▸ **WRITTEN PROBLEM**
Please repeat, exactly and with nothing added, the lines running from the line that contains "# Neck, collar and barbs" to the line that contains "obj.parent = empty", both lines included.

## START

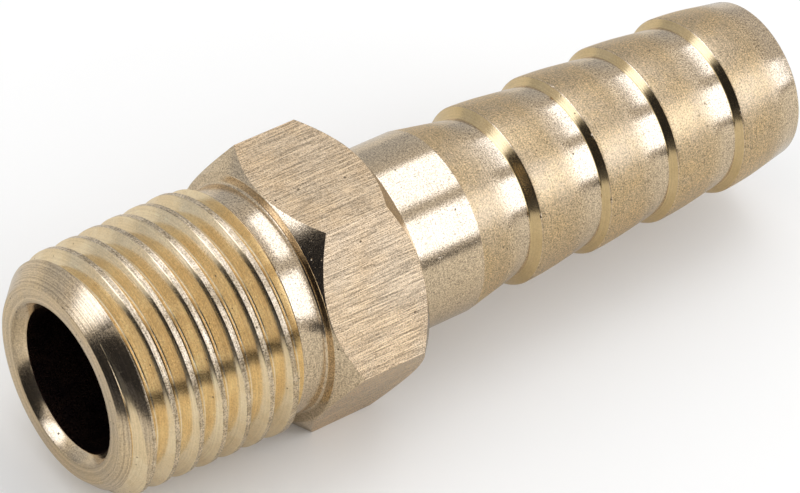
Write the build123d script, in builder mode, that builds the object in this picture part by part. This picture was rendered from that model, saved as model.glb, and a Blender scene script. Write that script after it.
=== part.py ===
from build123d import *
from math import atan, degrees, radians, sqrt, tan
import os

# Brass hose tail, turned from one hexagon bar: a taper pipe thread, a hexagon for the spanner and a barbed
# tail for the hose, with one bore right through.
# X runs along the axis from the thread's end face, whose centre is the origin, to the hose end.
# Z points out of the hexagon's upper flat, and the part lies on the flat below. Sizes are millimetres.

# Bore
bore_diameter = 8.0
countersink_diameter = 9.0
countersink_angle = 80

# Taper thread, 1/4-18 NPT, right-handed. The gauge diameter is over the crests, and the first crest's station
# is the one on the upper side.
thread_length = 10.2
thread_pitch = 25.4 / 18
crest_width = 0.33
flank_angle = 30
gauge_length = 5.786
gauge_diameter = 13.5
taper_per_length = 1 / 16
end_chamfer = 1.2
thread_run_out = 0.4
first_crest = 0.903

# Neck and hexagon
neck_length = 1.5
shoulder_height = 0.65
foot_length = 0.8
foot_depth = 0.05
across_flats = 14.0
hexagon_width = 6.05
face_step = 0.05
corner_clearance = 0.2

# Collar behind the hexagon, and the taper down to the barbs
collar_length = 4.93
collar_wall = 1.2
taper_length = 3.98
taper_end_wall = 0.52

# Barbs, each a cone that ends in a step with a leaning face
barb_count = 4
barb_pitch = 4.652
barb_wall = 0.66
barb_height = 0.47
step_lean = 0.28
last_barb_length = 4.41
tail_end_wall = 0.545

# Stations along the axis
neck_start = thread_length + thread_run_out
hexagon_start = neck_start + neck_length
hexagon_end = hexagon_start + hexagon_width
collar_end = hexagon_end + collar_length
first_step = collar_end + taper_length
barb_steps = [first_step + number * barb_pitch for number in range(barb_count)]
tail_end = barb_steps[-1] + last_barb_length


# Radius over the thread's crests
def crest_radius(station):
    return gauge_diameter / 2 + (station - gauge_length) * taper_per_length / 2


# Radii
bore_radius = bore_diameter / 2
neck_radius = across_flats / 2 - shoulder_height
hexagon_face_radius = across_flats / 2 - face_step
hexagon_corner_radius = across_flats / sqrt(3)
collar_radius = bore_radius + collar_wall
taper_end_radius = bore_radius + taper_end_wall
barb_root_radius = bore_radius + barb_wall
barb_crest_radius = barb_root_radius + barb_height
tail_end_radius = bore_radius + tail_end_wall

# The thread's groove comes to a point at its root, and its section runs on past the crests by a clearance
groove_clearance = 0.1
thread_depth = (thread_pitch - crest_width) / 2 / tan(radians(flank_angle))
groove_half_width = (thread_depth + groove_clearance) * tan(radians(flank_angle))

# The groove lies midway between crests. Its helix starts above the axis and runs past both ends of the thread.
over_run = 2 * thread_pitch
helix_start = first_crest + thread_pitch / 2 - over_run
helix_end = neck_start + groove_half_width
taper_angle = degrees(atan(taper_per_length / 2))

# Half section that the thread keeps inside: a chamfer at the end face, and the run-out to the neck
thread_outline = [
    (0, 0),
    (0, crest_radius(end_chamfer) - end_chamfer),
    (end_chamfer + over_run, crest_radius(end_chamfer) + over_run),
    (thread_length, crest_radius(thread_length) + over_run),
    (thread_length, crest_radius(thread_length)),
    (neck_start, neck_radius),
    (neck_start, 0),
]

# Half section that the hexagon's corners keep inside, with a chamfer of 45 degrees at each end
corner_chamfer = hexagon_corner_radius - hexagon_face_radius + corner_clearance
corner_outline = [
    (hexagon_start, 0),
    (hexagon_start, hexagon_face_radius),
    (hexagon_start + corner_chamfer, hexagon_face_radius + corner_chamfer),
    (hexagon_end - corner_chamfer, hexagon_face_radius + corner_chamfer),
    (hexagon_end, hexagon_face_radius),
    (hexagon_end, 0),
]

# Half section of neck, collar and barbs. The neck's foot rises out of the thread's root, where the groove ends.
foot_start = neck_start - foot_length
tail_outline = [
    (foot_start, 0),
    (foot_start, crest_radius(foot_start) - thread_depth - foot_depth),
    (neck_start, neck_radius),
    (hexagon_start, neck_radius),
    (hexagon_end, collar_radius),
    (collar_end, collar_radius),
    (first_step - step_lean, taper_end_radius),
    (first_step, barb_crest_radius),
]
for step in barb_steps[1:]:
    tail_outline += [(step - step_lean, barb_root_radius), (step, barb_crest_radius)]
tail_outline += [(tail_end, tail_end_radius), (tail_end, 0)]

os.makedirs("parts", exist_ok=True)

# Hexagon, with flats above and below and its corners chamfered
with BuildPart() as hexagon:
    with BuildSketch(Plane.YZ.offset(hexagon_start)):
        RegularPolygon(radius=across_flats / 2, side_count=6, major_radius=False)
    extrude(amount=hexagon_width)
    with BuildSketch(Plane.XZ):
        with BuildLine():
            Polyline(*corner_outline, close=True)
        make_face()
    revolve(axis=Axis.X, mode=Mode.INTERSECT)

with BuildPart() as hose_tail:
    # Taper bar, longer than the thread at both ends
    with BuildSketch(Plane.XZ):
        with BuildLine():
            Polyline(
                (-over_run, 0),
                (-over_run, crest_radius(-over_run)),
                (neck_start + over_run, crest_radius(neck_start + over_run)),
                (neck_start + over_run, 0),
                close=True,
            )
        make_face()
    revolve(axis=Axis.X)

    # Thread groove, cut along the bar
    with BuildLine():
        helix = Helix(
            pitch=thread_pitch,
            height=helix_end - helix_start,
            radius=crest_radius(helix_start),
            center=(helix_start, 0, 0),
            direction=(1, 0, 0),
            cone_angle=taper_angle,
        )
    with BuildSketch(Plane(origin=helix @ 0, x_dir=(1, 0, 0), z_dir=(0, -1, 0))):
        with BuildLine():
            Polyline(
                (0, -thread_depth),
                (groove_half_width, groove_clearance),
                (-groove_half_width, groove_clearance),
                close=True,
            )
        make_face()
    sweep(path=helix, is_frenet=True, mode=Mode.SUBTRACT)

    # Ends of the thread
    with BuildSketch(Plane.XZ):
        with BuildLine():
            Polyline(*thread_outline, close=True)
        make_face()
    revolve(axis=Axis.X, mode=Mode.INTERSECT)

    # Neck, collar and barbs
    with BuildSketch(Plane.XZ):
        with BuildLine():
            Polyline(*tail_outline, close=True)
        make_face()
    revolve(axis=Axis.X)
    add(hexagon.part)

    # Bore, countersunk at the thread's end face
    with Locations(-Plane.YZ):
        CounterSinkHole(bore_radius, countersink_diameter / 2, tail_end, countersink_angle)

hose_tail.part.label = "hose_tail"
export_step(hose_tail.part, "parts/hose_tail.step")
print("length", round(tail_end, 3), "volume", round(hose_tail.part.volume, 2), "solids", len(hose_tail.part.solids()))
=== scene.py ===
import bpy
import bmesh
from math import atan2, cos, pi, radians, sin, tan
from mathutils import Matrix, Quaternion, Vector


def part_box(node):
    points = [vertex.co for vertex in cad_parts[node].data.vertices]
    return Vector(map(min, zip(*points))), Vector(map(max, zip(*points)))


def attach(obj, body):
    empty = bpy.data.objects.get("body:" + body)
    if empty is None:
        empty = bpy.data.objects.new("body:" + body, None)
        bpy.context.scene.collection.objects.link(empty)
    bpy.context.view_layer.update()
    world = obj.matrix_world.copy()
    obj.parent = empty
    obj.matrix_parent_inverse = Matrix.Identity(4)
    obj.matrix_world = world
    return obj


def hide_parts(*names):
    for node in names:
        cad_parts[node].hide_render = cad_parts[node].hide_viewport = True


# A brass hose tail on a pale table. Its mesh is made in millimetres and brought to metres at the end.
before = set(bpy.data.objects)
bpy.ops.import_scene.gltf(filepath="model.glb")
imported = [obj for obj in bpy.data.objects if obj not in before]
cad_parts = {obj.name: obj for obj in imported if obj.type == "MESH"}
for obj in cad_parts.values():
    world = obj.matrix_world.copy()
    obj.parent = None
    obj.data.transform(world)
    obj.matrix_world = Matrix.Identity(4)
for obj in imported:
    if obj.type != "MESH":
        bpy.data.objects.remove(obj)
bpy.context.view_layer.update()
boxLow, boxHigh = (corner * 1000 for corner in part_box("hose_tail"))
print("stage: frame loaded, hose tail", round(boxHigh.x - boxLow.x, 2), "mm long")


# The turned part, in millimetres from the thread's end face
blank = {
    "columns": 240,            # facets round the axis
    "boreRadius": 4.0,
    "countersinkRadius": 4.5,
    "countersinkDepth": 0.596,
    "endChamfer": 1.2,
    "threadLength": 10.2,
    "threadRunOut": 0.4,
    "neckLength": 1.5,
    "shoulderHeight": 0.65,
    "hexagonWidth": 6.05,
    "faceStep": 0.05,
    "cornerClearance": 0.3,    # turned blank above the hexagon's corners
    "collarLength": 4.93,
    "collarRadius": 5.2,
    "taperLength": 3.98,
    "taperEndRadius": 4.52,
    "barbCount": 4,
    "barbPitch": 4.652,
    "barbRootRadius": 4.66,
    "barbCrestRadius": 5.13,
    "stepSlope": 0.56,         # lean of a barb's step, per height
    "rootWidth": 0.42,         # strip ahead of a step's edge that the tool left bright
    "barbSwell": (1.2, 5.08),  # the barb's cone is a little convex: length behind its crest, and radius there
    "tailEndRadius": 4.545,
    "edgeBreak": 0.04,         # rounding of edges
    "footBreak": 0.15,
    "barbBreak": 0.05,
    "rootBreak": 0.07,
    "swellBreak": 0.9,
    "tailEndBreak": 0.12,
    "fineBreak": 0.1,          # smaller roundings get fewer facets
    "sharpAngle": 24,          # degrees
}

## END

▸ **WRITTEN REPLY**
    # Neck, collar and barbs
    with BuildSketch(Plane.XZ):
        with BuildLine():
            Polyline(*tail_outline, close=True)
        make_face()
    revolve(axis=Axis.X)
    add(hexagon.part)

    # Bore, countersunk at the thread's end face
    with Locations(-Plane.YZ):
        CounterSinkHole(bore_radius, countersink_diameter / 2, tail_end, countersink_angle)

hose_tail.part.label = "hose_tail"
export_step(hose_tail.part, "parts/hose_tail.step")
print("length", round(tail_end, 3), "volume", round(hose_tail.part.volume, 2), "solids", len(hose_tail.part.solids()))
=== scene.py ===
import bpy
import bmesh
from math import atan2, cos, pi, radians, sin, tan
from mathutils import Matrix, Quaternion, Vector


def part_box(node):
    points = [vertex.co for vertex in cad_parts[node].data.vertices]
    return Vector(map(min, zip(*points))), Vector(map(max, zip(*points)))


def attach(obj, body):
    empty = bpy.data.objects.get("body:" + body)
    if empty is None:
        empty = bpy.data.objects.new("body:" + body, None)
        bpy.context.scene.collection.objects.link(empty)
    bpy.context.view_layer.update()
    world = obj.matrix_world.copy()
    obj.parent = empty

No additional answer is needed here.